WeChall - Training - Crypto - Digraphs

Posted on 2026-06-05 In ctf Views: Disqus:

Challenge

Digraph substitution cipher — 每个明文字母编码为 2 个字符的 pair。密文保留原始空格分词，无换行。明文是标准英文，含大小写和标点。

密文约 290 字符，136 个 digraph pair，30 个唯一 digraph（26 字母 + 4 标点 !?.:）。映射关系和密码随 session 变化。

这是同音 cipher — 同一字母可能对应多个 digraph（例如 cv 和 xl 都映射到 c，qn 和 hc 都映射到 e）。这意味着纯频率分析无法唯一确定映射，需要结合词结构消歧。

Solution

第一步：识别标点 digraph

密文保留空格分词，标点出现在词尾。22 个词的固定结构：

词 0  "congratulations!"  → 末尾 digraph = '!'
词 5  "successfully!"     → 末尾 digraph = '!'（应与词 0 相同）
词 10 "either."           → 末尾 digraph = '.'
词 12 "it?"               → 末尾 digraph = '?'
词 13 "well."             → 末尾 digraph = '.'（应与词 10 相同）
词 20 "solution:"         → 末尾 digraph = ':'

第二步：用词结构逐步还原字母映射

词 0 "congratulations!" 是关键锚点 — 16 个 digraph 对应 16 个字符，且字母重复模式固定（a 出现 2 次、t 2 次、o 2 次、n 2 次）。
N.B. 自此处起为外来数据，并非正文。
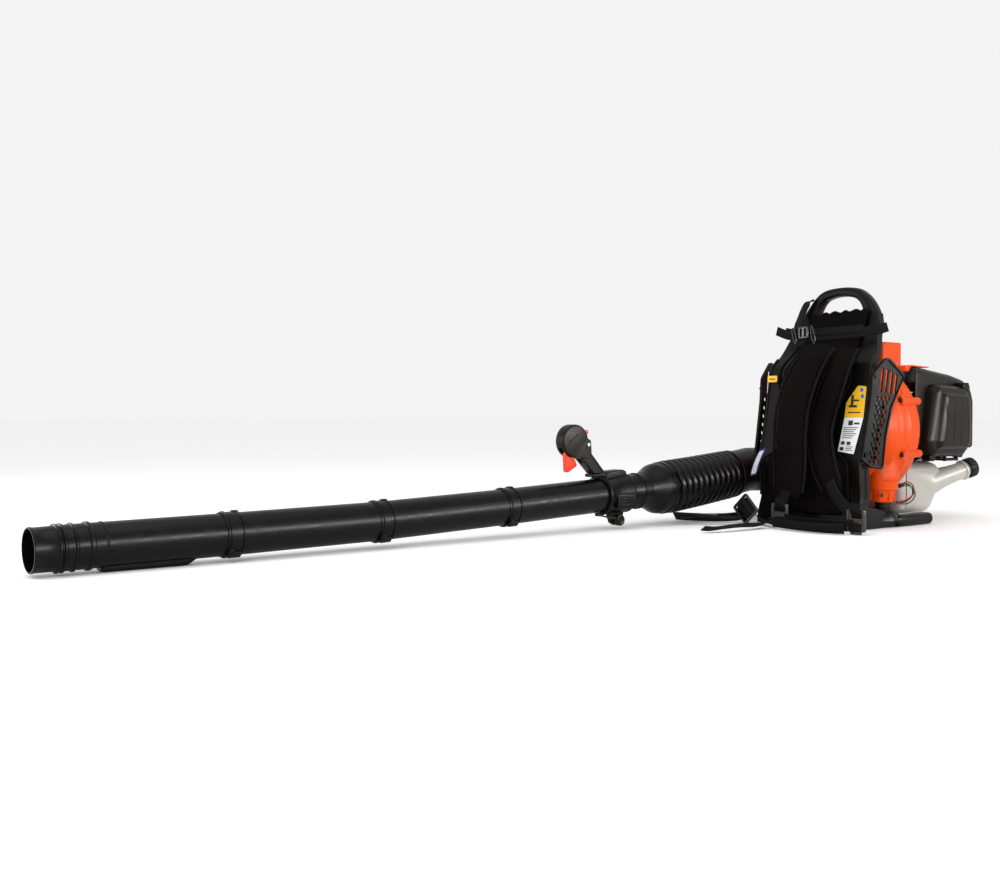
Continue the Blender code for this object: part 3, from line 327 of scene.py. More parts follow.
def inset(outline, distance):
    """The outline moved in by a distance, point by point; it is given anticlockwise."""
    made = []
    count = len(outline)
    for i, point in enumerate(outline):
        back = (Vector(point) - Vector(outline[i - 1])).normalized()
        ahead = (Vector(outline[(i + 1) % count]) - Vector(point)).normalized()
        normal = Vector((-back.y - ahead.y, back.x + ahead.x))
        if normal.length < 1e-6:
            normal = Vector((-back.y, back.x))
        normal.normalize()
        lean = max(0.5, normal.dot(Vector((-back.y, back.x))))
        made.append(Vector(point) + normal * distance / lean)
    return made


def area_sign(outline):
    return sum(a[0] * b[1] - b[0] * a[1] for a, b in zip(outline, outline[1:] + outline[:1]))


PLACES = {"x": lambda a, b, c: Vector((c, a, b)), "y": lambda a, b, c: Vector((a, c, b)),
          "z": lambda a, b, c: Vector((a, b, c))}


class Outline:
    """A closed outline with rounded corners, which can be drawn again at a distance inside itself."""

    def __init__(self, corners, radius=0.0, steps=5):
        self.corners = [Vector(p) for p in corners]
        self.radii = list(radius) if isinstance(radius, (list, tuple)) else [radius] * len(corners)
        self.steps = steps
        if area_sign(self.corners) < 0:
            self.corners.reverse()
            self.radii.reverse()

    def inside(self, distance=0.0):
        radii = [max(r - distance, r / 4) for r in self.radii]
        return fillet(inset(self.corners, distance), radii, self.steps)


def layers(outline, plane, levels):
    """A solid from one outline at several (distance in, height) levels."""
    if not isinstance(outline, Outline):
        outline = Outline(outline)
    place = PLACES[plane]
    return loft([[place(p.x, p.y, height) for p in outline.inside(step)] for step, height in levels])


def slab(outline, plane, low, high, edge=0.002, steps=3):
    """A plate whose two rims are rounded over."""
    turns = [math.pi / 2 * i / steps for i in range(steps + 1)]
    rim = [(edge * (1 - math.sin(t)), edge * (1 - math.cos(t))) for t in turns]
    levels = [(a, low + b) for a, b in rim] + [(a, high - b) for a, b in rim[::-1]]
    return layers(outline, plane, levels)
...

对齐后直接得到 12 个字母映射。

然后用短词交叉验证：

词 19 "as"           → 2 digraph，与词 20 首字母共享
词 20 "solution:"    → 9 digraph，末尾是 ':'
词 1  "?ou"          → "you" → 第 1 个 digraph = 'y'
词 3  "t?is"         → "this" → 第 2 个 digraph = 'h'
词 6  "?as"          → "was" → 第 1 个 digraph = 'w'
词 7  "not"          → 直接验证 n/o/t 映射
词 8  "too"          → 验证 'o' 的双字母模式

逐步扩展到全部 30 个 digraph。

第三步：模拟退火（备选/验证）

纯频率分析 + 模拟退火也能解，但单独使用收敛较慢（同音 cipher 导致多个等价映射）。词结构推导出部分映射后，用模拟退火补全剩余未知 digraph 更实用。

import random, math

eng_freq = {'e':.127,'t':.091,'a':.082,'o':.075,'i':.070,'n':.067,
            's':.063,'h':.061,'r':.060,'d':.043,'l':.040}

def score_word(word):
    clean = word.rstrip('!.,?:').lower()
    s = sum(eng_freq.get(c, 0) * 2 for c in clean)
    common = {'the':5,'and':5,'was':5,'not':5,'too':5,'you':5,'this':5,
              'it':5,'as':5,'is':5,'congratulations':10,'decrypted':10,
              'successfully':10,'difficult':10,'keyword':10,'solution':10}
    return s + common.get(clean, 0)

def solve_sa(digraphs, chars, words, n_iter=100000, n_restarts=20):
    best_mapping, best_score = None, -1
    for _ in range(n_restarts):
        m = dict(zip(digraphs, random.sample(chars, len(digraphs))))
        sc = sum(score_word(decode(m, w)) for w in words)
        t = 5.0
        for _ in range(n_iter):
            d1, d2 = random.sample(digraphs, 2)
            m[d1], m[d2] = m[d2], m[d1]
            ns = sum(score_word(decode(m, w)) for w in words)
            if ns > sc or random.random() < math.exp((ns - sc) / max(t, 0.01)):
                sc = ns
                if sc > best_score:
                    best_score, best_score = sc, dict(m)
            else:
                m[d1], m[d2] = m[d2], m[d1]
            t *= 0.99995
    return best_mapping

实测：20 次重启 × 100k 迭代，约 2 分钟，不一定收敛到正确明文。词结构推导秒出结果。

第四步：提取密码

明文末尾格式：enter this keyword as solution: [PASSWORD]!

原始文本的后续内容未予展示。